**CHALLENGE**
Reproduce exactly the lines of the material beneath, from the line that contains "on the floor." to the line that contains "record = json.load(file)", both included, and no other lines.

**DATA EXCERPT**
● ● ● ● ● ● ●
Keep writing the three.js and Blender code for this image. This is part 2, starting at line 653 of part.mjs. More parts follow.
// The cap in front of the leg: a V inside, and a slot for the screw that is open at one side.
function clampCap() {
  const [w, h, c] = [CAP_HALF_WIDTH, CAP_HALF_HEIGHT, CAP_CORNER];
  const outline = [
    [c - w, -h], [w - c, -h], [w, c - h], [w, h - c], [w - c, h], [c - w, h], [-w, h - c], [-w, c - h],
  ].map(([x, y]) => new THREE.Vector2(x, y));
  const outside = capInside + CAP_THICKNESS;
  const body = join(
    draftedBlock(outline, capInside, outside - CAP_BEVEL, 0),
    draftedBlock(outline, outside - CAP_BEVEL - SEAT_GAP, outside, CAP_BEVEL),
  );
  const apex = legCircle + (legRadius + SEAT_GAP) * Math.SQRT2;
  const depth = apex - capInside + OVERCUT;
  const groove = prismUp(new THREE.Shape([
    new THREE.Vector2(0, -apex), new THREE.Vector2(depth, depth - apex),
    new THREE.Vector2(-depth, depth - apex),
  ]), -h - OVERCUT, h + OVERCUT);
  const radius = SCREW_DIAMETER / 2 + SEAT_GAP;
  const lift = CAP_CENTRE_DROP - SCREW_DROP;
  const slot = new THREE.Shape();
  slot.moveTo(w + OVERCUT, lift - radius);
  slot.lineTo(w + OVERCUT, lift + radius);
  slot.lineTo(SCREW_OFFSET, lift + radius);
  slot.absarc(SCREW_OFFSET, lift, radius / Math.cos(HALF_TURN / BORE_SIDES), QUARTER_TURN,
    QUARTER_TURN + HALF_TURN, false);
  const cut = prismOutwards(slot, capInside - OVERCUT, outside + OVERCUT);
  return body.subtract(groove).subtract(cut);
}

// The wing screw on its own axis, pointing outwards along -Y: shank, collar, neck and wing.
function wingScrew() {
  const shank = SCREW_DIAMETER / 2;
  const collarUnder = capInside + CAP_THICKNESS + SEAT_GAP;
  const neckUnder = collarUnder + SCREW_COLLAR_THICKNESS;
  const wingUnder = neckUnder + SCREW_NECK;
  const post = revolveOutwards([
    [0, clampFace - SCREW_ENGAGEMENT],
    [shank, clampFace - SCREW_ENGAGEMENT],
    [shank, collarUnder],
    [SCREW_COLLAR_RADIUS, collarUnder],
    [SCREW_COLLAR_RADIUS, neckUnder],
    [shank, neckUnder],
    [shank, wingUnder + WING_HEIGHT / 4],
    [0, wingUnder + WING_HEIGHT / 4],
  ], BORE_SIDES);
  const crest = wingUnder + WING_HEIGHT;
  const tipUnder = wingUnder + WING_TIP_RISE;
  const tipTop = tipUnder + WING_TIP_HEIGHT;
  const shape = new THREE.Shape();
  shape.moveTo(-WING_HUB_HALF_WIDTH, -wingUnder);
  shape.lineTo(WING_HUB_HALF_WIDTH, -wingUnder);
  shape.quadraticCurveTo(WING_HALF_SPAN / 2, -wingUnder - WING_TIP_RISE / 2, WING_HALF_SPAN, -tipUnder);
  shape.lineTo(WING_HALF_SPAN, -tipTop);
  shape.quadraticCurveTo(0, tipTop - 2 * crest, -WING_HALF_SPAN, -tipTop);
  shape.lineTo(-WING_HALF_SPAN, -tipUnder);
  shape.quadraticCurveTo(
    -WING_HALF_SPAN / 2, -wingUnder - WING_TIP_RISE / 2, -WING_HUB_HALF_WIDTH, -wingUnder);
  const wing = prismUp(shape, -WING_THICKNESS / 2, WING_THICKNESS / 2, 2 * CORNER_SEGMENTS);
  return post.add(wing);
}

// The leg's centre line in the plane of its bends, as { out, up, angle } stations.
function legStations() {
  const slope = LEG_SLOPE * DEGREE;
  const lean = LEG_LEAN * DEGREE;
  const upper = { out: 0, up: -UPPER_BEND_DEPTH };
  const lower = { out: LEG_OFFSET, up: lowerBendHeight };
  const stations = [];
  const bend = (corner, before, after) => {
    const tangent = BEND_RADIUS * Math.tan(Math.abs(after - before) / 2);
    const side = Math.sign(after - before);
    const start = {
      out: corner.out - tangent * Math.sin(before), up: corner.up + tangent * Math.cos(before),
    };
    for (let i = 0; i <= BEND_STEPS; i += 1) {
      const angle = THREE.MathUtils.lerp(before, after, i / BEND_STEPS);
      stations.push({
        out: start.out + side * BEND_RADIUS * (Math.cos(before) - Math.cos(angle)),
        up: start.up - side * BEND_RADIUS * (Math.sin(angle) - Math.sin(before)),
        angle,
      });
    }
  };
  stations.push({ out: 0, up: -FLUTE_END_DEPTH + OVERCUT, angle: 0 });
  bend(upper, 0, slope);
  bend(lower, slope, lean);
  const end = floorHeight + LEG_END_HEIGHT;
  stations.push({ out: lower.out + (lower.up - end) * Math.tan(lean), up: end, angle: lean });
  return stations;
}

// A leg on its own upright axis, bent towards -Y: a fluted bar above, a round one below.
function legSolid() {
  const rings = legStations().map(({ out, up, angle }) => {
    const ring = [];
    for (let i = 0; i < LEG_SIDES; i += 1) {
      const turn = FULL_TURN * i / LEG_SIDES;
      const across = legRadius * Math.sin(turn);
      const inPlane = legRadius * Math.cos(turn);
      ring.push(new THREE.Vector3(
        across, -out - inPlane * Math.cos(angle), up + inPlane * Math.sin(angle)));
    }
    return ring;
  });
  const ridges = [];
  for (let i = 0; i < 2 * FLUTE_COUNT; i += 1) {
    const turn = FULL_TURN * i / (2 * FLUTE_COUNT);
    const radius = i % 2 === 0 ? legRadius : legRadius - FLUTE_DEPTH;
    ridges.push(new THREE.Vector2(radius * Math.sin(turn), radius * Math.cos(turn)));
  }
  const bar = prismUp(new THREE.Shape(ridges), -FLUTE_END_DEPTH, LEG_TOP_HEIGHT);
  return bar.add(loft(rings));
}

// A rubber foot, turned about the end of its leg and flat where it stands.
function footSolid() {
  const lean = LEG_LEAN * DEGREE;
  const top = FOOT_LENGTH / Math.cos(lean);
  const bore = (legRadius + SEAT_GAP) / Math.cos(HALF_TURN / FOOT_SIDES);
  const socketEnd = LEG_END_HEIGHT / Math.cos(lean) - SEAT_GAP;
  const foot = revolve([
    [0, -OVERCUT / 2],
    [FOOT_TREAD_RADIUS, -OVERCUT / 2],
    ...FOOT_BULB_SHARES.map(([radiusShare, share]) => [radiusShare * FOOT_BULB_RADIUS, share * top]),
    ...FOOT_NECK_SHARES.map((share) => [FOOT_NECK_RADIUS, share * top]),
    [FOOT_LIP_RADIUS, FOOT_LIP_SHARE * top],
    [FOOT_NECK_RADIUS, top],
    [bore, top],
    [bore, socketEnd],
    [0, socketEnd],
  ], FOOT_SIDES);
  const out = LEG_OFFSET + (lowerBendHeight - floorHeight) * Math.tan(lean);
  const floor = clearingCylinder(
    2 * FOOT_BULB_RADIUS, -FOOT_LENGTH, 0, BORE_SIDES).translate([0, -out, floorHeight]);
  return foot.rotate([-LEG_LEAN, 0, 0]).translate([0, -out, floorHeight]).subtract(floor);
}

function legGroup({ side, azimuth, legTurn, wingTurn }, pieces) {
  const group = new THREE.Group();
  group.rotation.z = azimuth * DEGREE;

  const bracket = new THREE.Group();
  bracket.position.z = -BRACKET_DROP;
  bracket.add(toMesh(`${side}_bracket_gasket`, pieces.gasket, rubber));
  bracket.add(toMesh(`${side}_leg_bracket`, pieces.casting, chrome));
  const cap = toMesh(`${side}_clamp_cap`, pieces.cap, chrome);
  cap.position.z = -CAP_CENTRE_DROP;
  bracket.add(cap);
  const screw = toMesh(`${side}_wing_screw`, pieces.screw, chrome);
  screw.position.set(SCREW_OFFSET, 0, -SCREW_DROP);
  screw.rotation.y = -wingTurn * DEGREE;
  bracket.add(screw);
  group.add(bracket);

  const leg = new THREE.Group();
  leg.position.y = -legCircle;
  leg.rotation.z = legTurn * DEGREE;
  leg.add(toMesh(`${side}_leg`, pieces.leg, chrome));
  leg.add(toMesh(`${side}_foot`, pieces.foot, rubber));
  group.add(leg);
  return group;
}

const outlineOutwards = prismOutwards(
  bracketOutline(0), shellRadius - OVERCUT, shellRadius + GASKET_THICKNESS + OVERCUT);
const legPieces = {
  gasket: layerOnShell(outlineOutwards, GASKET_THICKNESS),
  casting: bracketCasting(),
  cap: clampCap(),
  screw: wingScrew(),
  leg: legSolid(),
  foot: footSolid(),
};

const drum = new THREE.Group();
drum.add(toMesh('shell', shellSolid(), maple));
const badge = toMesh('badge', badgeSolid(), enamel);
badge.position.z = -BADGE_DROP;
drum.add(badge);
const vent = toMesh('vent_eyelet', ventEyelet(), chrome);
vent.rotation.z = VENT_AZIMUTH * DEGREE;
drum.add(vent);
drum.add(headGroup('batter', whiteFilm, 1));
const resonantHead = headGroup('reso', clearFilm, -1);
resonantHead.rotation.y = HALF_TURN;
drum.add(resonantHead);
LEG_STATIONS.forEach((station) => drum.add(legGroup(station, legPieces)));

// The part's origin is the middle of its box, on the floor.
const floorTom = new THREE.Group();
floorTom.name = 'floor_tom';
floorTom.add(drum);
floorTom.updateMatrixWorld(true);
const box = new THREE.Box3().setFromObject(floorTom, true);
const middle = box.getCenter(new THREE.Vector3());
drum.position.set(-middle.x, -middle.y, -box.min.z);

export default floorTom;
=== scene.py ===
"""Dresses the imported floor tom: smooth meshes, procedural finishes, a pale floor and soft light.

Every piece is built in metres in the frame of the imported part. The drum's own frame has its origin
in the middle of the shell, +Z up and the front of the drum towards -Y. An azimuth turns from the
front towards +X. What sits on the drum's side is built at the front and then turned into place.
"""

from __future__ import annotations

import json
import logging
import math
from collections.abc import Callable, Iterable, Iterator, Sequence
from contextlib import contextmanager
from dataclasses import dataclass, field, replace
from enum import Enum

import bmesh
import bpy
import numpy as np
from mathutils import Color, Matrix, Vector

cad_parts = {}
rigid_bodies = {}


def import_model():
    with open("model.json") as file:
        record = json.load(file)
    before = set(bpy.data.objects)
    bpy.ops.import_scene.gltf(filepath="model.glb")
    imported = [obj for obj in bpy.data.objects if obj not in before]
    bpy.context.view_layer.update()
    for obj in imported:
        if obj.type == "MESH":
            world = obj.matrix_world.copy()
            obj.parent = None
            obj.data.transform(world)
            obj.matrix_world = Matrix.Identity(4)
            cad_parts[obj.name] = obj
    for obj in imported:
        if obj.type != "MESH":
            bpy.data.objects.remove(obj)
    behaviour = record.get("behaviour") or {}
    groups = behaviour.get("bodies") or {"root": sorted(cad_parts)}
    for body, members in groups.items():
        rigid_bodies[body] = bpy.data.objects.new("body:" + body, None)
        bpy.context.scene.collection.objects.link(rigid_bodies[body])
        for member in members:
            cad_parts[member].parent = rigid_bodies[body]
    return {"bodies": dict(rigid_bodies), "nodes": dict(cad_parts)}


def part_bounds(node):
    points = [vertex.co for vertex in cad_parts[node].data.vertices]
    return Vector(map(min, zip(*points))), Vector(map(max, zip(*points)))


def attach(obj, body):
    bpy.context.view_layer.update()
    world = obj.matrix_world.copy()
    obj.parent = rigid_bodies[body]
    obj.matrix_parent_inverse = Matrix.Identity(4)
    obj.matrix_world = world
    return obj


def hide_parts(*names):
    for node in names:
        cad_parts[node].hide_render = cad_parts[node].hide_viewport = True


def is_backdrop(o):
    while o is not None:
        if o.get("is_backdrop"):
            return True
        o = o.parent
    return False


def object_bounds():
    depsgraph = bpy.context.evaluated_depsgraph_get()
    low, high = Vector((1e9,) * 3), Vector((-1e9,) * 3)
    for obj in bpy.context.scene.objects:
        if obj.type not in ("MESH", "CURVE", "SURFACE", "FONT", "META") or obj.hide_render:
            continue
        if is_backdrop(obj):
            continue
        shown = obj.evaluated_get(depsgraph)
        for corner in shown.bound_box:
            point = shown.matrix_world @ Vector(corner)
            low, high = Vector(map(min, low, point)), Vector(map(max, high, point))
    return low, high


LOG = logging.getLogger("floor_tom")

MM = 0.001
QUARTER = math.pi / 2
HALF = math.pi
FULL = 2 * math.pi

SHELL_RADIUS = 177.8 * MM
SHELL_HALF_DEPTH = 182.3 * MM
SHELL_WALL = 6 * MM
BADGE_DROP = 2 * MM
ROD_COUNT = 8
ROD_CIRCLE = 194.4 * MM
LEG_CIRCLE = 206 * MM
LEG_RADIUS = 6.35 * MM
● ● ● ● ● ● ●
**WRITTEN SOLUTION**
// The part's origin is the middle of its box, on the floor.
const floorTom = new THREE.Group();
floorTom.name = 'floor_tom';
floorTom.add(drum);
floorTom.updateMatrixWorld(true);
const box = new THREE.Box3().setFromObject(floorTom, true);
const middle = box.getCenter(new THREE.Vector3());
drum.position.set(-middle.x, -middle.y, -box.min.z);

export default floorTom;
=== scene.py ===
"""Dresses the imported floor tom: smooth meshes, procedural finishes, a pale floor and soft light.

Every piece is built in metres in the frame of the imported part. The drum's own frame has its origin
in the middle of the shell, +Z up and the front of the drum towards -Y. An azimuth turns from the
front towards +X. What sits on the drum's side is built at the front and then turned into place.
"""

from __future__ import annotations

import json
import logging
import math
from collections.abc import Callable, Iterable, Iterator, Sequence
from contextlib import contextmanager
from dataclasses import dataclass, field, replace
from enum import Enum

import bmesh
import bpy
import numpy as np
from mathutils import Color, Matrix, Vector

cad_parts = {}
rigid_bodies = {}


def import_model():
    with open("model.json") as file:
        record = json.load(file)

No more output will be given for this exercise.